Cory Rood, August 12, 2018 at 8:02 am

This is one of the best things about riding gravel, you could have rode that route a week earlier and had a completely different ride!


Barry Schnoor, August 16, 2018 at 7:17 am

Great write-up, KenH.

I rode this on 32s, and found it to be challenging. I resolved to not do this again. But I probably will. I didn’t fall, but my tires washed left and right the whole time. I envisioned riding the rest of the week with road rash reminders of the gravel hills around Moorhead. It was harrowing.

My gravel loop story involves cannabis. While walking an uphill with some guy from Cali, I made note of all the ditch weed around us. I grew up in Monona County, but had forgotten how much of it grows wild out there. It was never my thing.

But I mentioned it to the California dude. Next thing I know he’s fallen back behind me. I looked back and he’s breaking off a big branch of the stuff. He shoves it in his saddle bag.

“For later,” he said with a smile.

Ride your own ride, man. It’s still not my thing…


jwsknk, August 16, 2018 at 10:39 am

what? he wanted a headache later.
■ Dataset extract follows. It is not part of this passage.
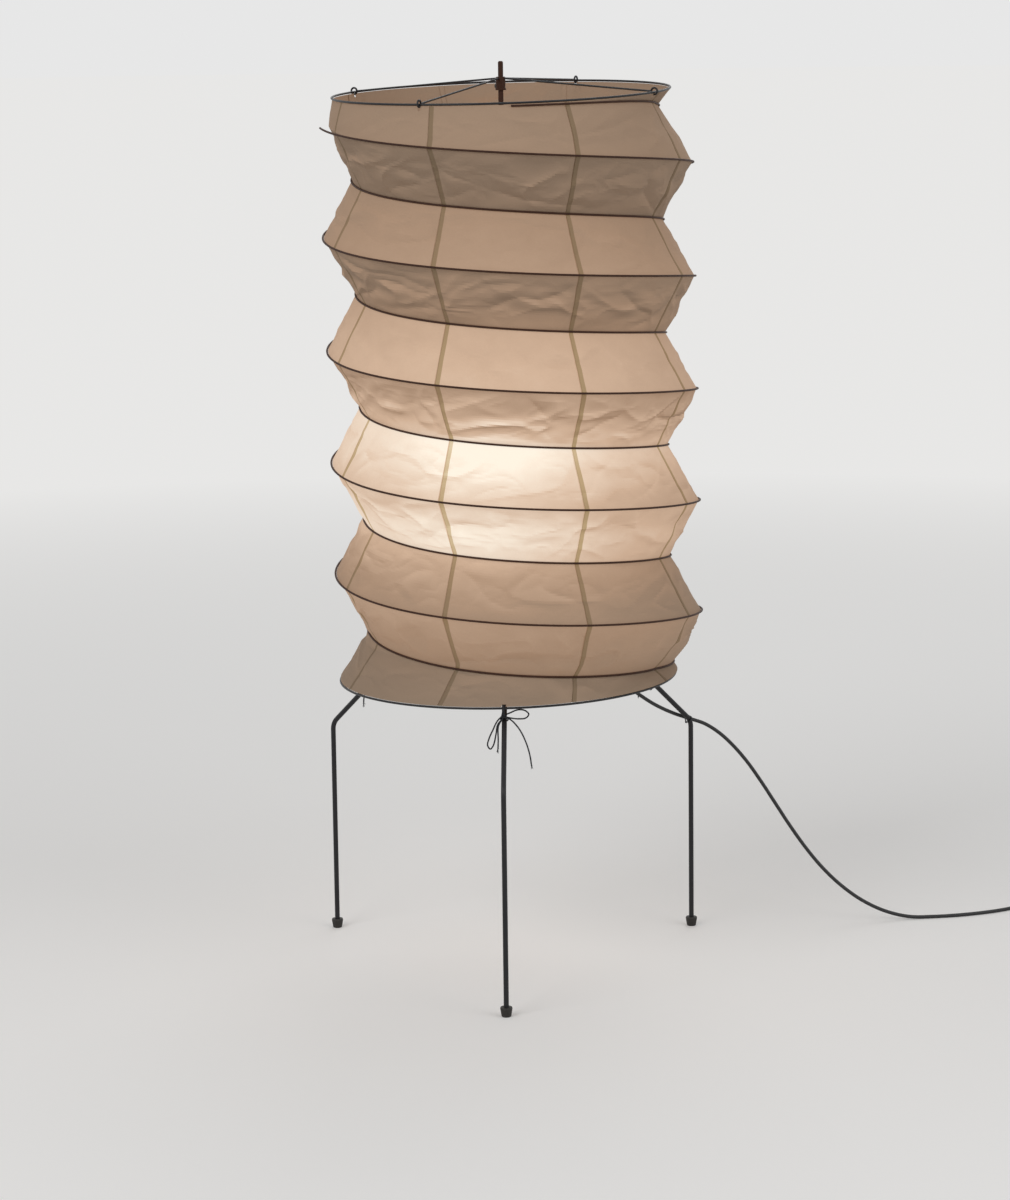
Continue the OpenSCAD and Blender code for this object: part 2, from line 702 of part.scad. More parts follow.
end_route = [[1003, 450, 9.6], [1003, 442, 9.6], [1002.5, 430, 9.2], [1000.5, 416, 8.4],
    [997.5, 402, 7.7], [994.5, 390, 7.5], [993, 381, 7.5], [993, 374, 7.5]];
cord_sides = 8;
coil_sides = 6;
coil_rings = 24;
coil_centre = [959, 456];
switch_at = [915, 387];
plug_at = [993, 374];

// The coil winds inward on the floor, climbs in half a turn, and winds outward on top
coil_turns = 2 * coil_loops + 0.5;
function coil_r_at(u) = coil_r - coil_step * min(u, coil_turns - u);
function coil_z_at(u) =
    let (w = clamp01((u - coil_loops) / 0.5))
    cord_d / 2 + coil_step * (3 * w * w - 2 * w * w * w);
coil_loop_points = [for (i = [0 : coil_turns * coil_rings])
    let (u = i / coil_rings, a = 180 - 360 * u, r = coil_r_at(u))
    [coil_centre[0] + r * cos(a), coil_centre[1] + r * sin(a), coil_z_at(u)]];
coil_points = concat([coil_loop_points[0] - [0, cord_d, 0]], coil_loop_points,
                     [coil_loop_points[len(coil_loop_points) - 1] - [0, cord_d, 0]]);
// Least gap between loops, from points that are at least half a turn apart
coil_gaps = [for (i = [0 : len(coil_loop_points) - 1])
    for (j = [i + coil_rings / 2 : 1 : len(coil_loop_points) - 1])
        norm(coil_loop_points[i] - coil_loop_points[j]) - cord_d];
echo(least_gap_in_coil = min(coil_gaps));

module cord_run(route) {
    color("#121212") tube(route, cord_d, cord_sides, [0.4, 0.9, 0.1]);
}
module cord_coil() {
    color("#121212") tube(coil_points, cord_d, coil_sides, [0, 0, 1]);
}

// String that holds the cord against the bend of the right leg, in a plane that crosses both
module cord_tie() {
    d = 2;
    room = d / 2 + seat_gap;
    a = 30;
    step = 30;
    leg_at = polar(leg_r - bend_r * (1 - cos(a)), leg_turn[1],
                   shoulder_z - bend_drop + bend_r * sin(a));
    leg_way = [0, 0, cos(a)] - sin(a) * polar(1, leg_turn[1], 0);
    cord_way = unit(outer_route[0] - outer_route[1]);
    normal = unit(leg_way + cord_way);
    start = outer_route[0] - leg_at;
    link = start - (start * normal) / (cord_way * normal) * cord_way;
    apart = unit(link);
    across = cross(normal, apart);
    wide = 1 / (normal * leg_way) / cos(step / 2);
    leg_side = [for (b = [90 : step : 270])
        leg_at + (leg_d / 2 + room) * wide * (cos(b) * apart + sin(b) * across)];
    cord_side = [for (b = [-90 : step : 90])
        leg_at + link + (cord_d / 2 + room) * wide * (cos(b) * apart + sin(b) * across)];
    knot_r = d + 0.2;
    knot = leg_at + ((leg_d / 2 + room) * wide + knot_r / 2) * across + 2 * apart;
    color("#101010")
    union() {
        tube(concat([knot], leg_side), d, string_sides, normal);
        tube(concat([leg_side[len(leg_side) - 1]], cord_side, [knot]), d, string_sides, normal);
        translate(knot) sphere(r = knot_r, $fn = 12);
    }
}

// ---- switch on the cord ----
switch_axis_z = 7;
module switch_outline(inset) {
    r = 9;
    for (y = [-1, 1]) for (x = [-1, 1])
        translate([x * (switch_w / 2 - r), y * (switch_l / 2 - r)]) circle(r = r - inset);
    square([switch_w - 2 * inset, switch_l - 2 * r], center = true);
    square([switch_w - 2 * r, switch_l - 2 * inset], center = true);
}
split_z = switch_axis_z;
rocker_l = 20;
rocker_w = 12;
module switch_base() {
    color("#161616")
    translate([switch_at[0], switch_at[1], 0])
    difference() {
        linear_extrude(split_z - run_gap) switch_outline(0);
        translate([0, 0, 2]) linear_extrude(split_z) switch_outline(2);
    }
}
module switch_cover() {
    color("#161616")
    translate([switch_at[0], switch_at[1], 0])
    difference() {
        union() {
            translate([0, 0, split_z]) linear_extrude(switch_h - split_z - 2) switch_outline(0);
            translate([0, 0, switch_h - 2]) linear_extrude(2) switch_outline(1.2);
        }
        translate([0, 0, split_z - cut]) linear_extrude(switch_h - split_z - 2 + cut)
            switch_outline(2);
        translate([-rocker_w / 2 - seat_gap, -rocker_l / 2 - seat_gap, split_z])
            cube([rocker_w + 2 * seat_gap, rocker_l + 2 * seat_gap, switch_h]);
    }
}
// Rocker with a shallow V on top, tipped towards the coil, and its pin across the switch
rocker_pin_z = switch_h - 4;
rocker_tip = 8;
rocker_pin_d = 3;
rocker_reach = rocker_l / 2 - 0.8;
module switch_rocker() {
    color("#1e1e1e")
    translate([switch_at[0], switch_at[1], rocker_pin_z])
    rotate([90, 0, 90])
    rotate([0, 0, -rocker_tip])
    translate([0, 0, -rocker_w / 2])
    difference() {
        linear_extrude(rocker_w)
            polygon([[-rocker_reach, -1], [-4, -4.5], [4, -4.5], [rocker_reach, -1],
                     [rocker_reach, 5], [0, 3.4], [-rocker_reach, 5]]);
        translate([0, 0, -cut])
            cylinder(h = rocker_w + 2 * cut, d = rocker_pin_d + 2 * run_gap);
    }
}
module rocker_pin() {
    pin_l = switch_w - 2 * 2 - 2 * seat_gap;
    color("#8d9196")
    translate([switch_at[0] - pin_l / 2, switch_at[1], rocker_pin_z])
        rotate([0, 90, 0]) cylinder(h = pin_l, d = rocker_pin_d);
}

// ---- plug with two flat blades ----
blade_l = 17;
blade_w = 6.3;
blade_t = 1.5;
blade_gap = 12.7;
module plug_body() {
    grip = 10;
    color("#141414")
    translate([plug_at[0], plug_at[1], plug_t / 2])
    rotate([90, 0, 0])
    difference() {
        union() {
            hull() {
                for (x = [-1, 1])
                    translate([x * (plug_w / 2 - 5), 0, grip])
                        cylinder(h = plug_l - grip, r = 5, $fn = 24);
                for (y = [-1, 1])
                    translate([0, y * (plug_t / 2 - 3), grip])
                        cylinder(h = plug_l - grip, r = 3, $fn = 24);
            }
            hull() {
                cylinder(h = 2, r = cord_d / 2 + 1.6, $fn = 24);
                translate([0, 0, grip]) cylinder(h = 2, r = plug_t / 2 - 1, $fn = 24);
            }
        }
        for (x = [-1, 1])
            translate([x * blade_gap / 2 - blade_t / 2 - run_gap, -blade_w / 2 - run_gap,
                       plug_l - 8])
                cube([blade_t + 2 * run_gap, blade_w + 2 * run_gap, 8 + cut]);
    }
}
module plug_blades() {
    hole_r = 1.6;
    color("#b5a268")
    translate([plug_at[0], plug_at[1], plug_t / 2])
    rotate([90, 0, 0])
    for (x = [-1, 1])
        translate([x * blade_gap / 2 - blade_t / 2, 0, plug_l - 8 + run_gap])
            difference() {
                union() {
                    translate([0, -blade_w / 2, 0])
                        cube([blade_t, blade_w, 8 + blade_l - blade_w / 2]);
                    translate([0, 0, 8 + blade_l - blade_w / 2])
                        rotate([0, 90, 0]) cylinder(h = blade_t, d = blade_w);
                }
                translate([-cut, 0, 8 + blade_l - 5])
                    rotate([0, 90, 0]) cylinder(h = blade_t + 2 * cut, r = hole_r);
            }
}

leg(leg_turn[0]);  // leg_front
leg(leg_turn[1]);  // leg_right
leg(leg_turn[2]);  // leg_left
foot(leg_turn[0]);  // foot_front
foot(leg_turn[1]);  // foot_right
foot(leg_turn[2]);  // foot_left
arm_boss();
centre_rod();
holder_strap();
holder_nipple();
holder_nut();
strain_relief();
holder_cap();
holder_skirt();
holder_sleeve();
holder_contact();
holder_insulator();
lamp_base();
lamp_contact();
lamp_glass();
sliding_hub();
clamp_screw();
top_ring();
eye_spoke(spoke_turns[0]);  // spoke_front
eye_spoke(spoke_turns[1]);  // spoke_right
eye_spoke(spoke_turns[2]);  // spoke_back
eye_spoke(spoke_turns[3]);  // spoke_left
low_ring();
peak_rib();
valley_rib();
gore(0);  // gore_1
gore(1);  // gore_2
gore(2);  // gore_3
gore(3);  // gore_4
gore(4);  // gore_5
gore(5);  // gore_6
gore(6);  // gore_7
gore(7);  // gore_8
tie(leg_turn[0], 1);  // tie_front
tie(leg_turn[1], 0.9);  // tie_right
tie(leg_turn[2], 0.85);  // tie_left
cord_run(inner_route);  // cord_inner
cord_tie();
cord_run(outer_route);  // cord_outer
switch_base();
switch_cover();
switch_rocker();
rocker_pin();
cord_run(link_route);  // cord_link
cord_coil();
cord_run(end_route);  // cord_end
plug_body();
plug_blades();
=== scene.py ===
import math

import bmesh
import bpy
import numpy as np
from mathutils import Matrix, Vector


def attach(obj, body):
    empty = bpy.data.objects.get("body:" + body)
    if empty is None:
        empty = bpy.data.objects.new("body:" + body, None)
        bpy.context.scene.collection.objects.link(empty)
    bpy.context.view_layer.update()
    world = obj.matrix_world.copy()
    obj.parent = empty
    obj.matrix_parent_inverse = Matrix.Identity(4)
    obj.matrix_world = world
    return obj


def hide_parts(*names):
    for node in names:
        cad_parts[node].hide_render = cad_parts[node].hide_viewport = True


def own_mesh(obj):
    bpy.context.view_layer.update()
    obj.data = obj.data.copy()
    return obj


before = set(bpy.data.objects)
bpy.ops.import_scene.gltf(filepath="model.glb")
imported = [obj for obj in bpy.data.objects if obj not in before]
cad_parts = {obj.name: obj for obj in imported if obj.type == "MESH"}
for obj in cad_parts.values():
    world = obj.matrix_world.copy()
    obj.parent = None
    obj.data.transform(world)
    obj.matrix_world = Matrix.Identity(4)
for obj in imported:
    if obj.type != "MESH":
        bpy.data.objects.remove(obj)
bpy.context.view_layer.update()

bl_info = {
    "name": "Folded paper floor lamp",
    "version": (1, 0, 0),
    "blender": (4, 5, 0),
    "location": "View3D > Sidebar > Paper lamp",
    "description": "Dresses the solids of a floor lamp with a folded paper shade",
    "category": "Object",
}

# --- measures, metres
# Rings and stand, as the solids have them
TOP_Z, TOP_R, TOP_DIP_LEFT, TOP_DIP_FRONT, TOP_DIP = 1.387, 0.263, 0.005, 0.009, 0.0103
ARM_SLOPE = math.radians(44.5)
LEG_R, SHOULDER_Z, LEG_D, BEND_R = 0.342, 0.350, 0.008, 0.025
BOSS_Z = SHOULDER_Z + LEG_R * math.tan(ARM_SLOPE)
LOW_R, LOW_DIP_LEFT, LOW_OVER_ARM = 0.268, 0.005, 0.0423
LOW_Z = BOSS_Z - LOW_R * math.tan(ARM_SLOPE) + LOW_OVER_ARM
RING_D = 0.0035
LEG_TURNS = {"front": 0.0, "right": 120.0, "left": 240.0}
SPOKE_TURNS = (-26.0, 64.0, 154.0, 244.0)
# Clearance of seated pieces, and the paper's edges at the rings
SEAT = 0.0003
EDGE_ROOM, EDGE_TRIM = RING_D / 2 + SEAT, 0.0004
RING_SOFT, RING_ROOM = 0.006, EDGE_ROOM + 0.0024
# Depths from a ring at which a fold starts to open and is fully open
PEAK_STARTS, PEAK_FULL = 0.025, 0.054
VALLEY_STARTS, VALLEY_FULL = 0.0048, 0.021
LOW_STARTS, LOW_PEAK_FULL, LOW_VALLEY_FULL = 0.0048, 0.040, 0.014
# The spiral's start, its wave in one turn, and how far the shade leans to the right
FIRST_FOLD_Z = TOP_Z + 0.0115
FOLD_RISE, FOLD_DIP = 0.010, 0.0025
FOLD_NUMBERS, FOLD_MARGIN = range(-3, 17), 0.014
SWAY_LOW, SWAY_TOP, SWAY_EDGE = 0.021, 0.006, 0.060
GORES, GORE_START = 8, 22.5
GORE_STEP = 360 / GORES
# Notches of the paper for the spokes' eyes and the tie strings: width and depth
EYE_NOTCH, EYE_DEPTH = 0.0042, 0.0072
TIE_NOTCH, TIE_DEPTH = 0.0064, 0.0052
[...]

Most of the ditch weed is leftover from WWII when it was grown for rope, fabric etc. related but not the same as grown now in places like Colorado.


KenH, August 16, 2018 at 12:31 pm

I didn’t notice the ditch weed. Way back in ’73 I did notice (because someone else pointed it out to me) a more refined variety growing in one the ornamental plant pots in the UWM student union. Campus security noticed it too a day or two later and the student newspaper had a field day with the whole affair. It wasn’t and isn’t my thing either but it was amusing. The student union did turn me on to another vice however, and one I still have. It was there that I first had a dish of mint chocolate chip ice cream….


Larry Klaaren, August 16, 2018 at 1:53 pm

We had some of that wild hemp on our farm on an isolated patch of ground we did not til. The county saw it with an airplane. They made us mow it, let it dry, windrow it, and then burn it. They also required us to stand on guard downwind so that we would not start a wild fire. I could not make that up.